Die Landesapothekerkammer steht dem Modellprojekt durchaus offen gegenüber: „Es kommt natürlich darauf an, wie die Rezeptausstellung konkret geplant ist. Derzeit gelten in diesem Bereich sehr strikte Regeln, die niemand so einfach außer Kraft setzen kann. Wenn es hier vernünftige Lösungen gibt und auch unsere Aufsichtsbehörde grünes Licht gibt, werden wir uns konstruktiv an diesem Projekt beteiligen“, so Geschäftsführer Dr. Karsten Diers. Es gebe auf Landesebene diverse Gremien, die sich mit dem Thema Digitalisierung im Gesundheitswesen beschäftigten. In diesen Gremien arbeite die Kammer aktiv mit.

Diers: „Wenn bei telemedizinischen Projekten Rezepte ausgestellt werden sollen, betrifft das die Apotheken direkt. Deshalb müssen wir bei Überlegungen, die in diese Richtung gehen, selbstverständlich eingebunden werden. Da wir mit dem Sozialministerium regelmäßig im Austausch sind, bin ich mir sicher, dass es rechtzeitig zu Gesprächen auch in dieser Frage kommen wird. Mit einzelnen Teilnehmern an diesem Projekt fanden bereits Gespräche statt. Dass es ohne die Einbindung der Apotheken vor Ort nicht funktioniert, ist den Akteuren bewusst.“

Vom Grundsatz des persönlichen Arzt-Patienten-Kontakts vor einer Verordnung darf laut Gesetz nur „in begründeten Ausnahmefällen abgewichen werden“. Dies gilt insbesondere, wenn die Person dem Arzt aus einem vorangegangenen direkten Kontakt „hinreichend bekannt ist und es sich lediglich um die Wiederholung oder die Fortsetzung der Behandlung handelt.“ Dies ist beim DocDirekt-Konzept aber nicht der Fall.

Trotzdem hat sich die KV schon Gedanken gemacht, wie das mit dem E-Rezept aus der Telemedizin-Praxis ablaufen könnte. Per SMS könnte an einen Apotheker ein Autentifizierungscode für das E-Rezept gesendet werden. Damit könnte der Apotheker das Rezept abrufen. Solange das Zukunftsmusik bleibt, muss aber auch der Telemedizin-Patient weiterhin persönlich in der Praxis erscheinen und das Rezept abholen, so der KV-Sprecher.
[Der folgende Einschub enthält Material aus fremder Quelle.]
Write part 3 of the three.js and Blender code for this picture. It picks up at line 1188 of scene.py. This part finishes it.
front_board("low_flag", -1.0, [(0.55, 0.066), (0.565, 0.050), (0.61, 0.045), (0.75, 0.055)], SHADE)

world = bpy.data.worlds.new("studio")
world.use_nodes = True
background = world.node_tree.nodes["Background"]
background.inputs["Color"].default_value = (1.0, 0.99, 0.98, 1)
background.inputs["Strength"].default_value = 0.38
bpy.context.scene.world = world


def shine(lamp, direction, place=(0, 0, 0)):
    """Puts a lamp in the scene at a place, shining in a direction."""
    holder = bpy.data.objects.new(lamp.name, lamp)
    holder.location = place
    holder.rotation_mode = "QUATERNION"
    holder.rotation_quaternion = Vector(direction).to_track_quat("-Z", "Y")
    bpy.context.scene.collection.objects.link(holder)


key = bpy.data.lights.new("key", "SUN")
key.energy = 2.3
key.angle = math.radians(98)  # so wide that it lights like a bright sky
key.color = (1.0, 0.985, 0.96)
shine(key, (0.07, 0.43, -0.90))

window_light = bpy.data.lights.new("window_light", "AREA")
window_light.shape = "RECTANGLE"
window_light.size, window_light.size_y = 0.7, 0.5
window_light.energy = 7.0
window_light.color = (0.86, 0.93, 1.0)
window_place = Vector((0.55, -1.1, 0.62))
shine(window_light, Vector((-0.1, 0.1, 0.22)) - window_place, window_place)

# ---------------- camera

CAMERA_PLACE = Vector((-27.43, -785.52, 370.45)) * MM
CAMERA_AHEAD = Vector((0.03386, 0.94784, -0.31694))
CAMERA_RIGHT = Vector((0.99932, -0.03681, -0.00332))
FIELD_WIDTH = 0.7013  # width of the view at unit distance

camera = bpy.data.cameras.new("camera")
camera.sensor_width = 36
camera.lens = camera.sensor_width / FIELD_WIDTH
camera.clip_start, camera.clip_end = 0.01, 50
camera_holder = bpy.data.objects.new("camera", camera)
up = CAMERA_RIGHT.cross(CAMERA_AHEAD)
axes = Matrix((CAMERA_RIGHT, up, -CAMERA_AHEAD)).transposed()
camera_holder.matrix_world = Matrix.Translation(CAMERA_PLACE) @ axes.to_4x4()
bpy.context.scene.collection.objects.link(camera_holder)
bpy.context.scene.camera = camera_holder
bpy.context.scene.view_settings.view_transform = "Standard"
50 Tele-Ärzte will die KV zum Start von DocDirket aufbieten. Derzeit werden mit den Ärzten die Verträge geschlossen. Die Kassenärzte werden speziell dafür geschult. Die KV versteht die Online-Sprechstunde als Ergänzung zum bisherigen Versorgungsangebot. Der Service ist für GKV-Versicherte kostenlos. Nach erfolgreicher Testphase ist vorgesehen, das Angebot sukzessive auch auf andere Regionen in Baden-Württemberg auszuweiten. Zur Realisierung des Modellprojekts hatte die Landesärztekammer bereits letztes Jahr die Berufsordnung geändert. Im Frühjahr will der Deutsche Ärztetag bundesweit den Weg für telemedizinische Behandlungen frei machen.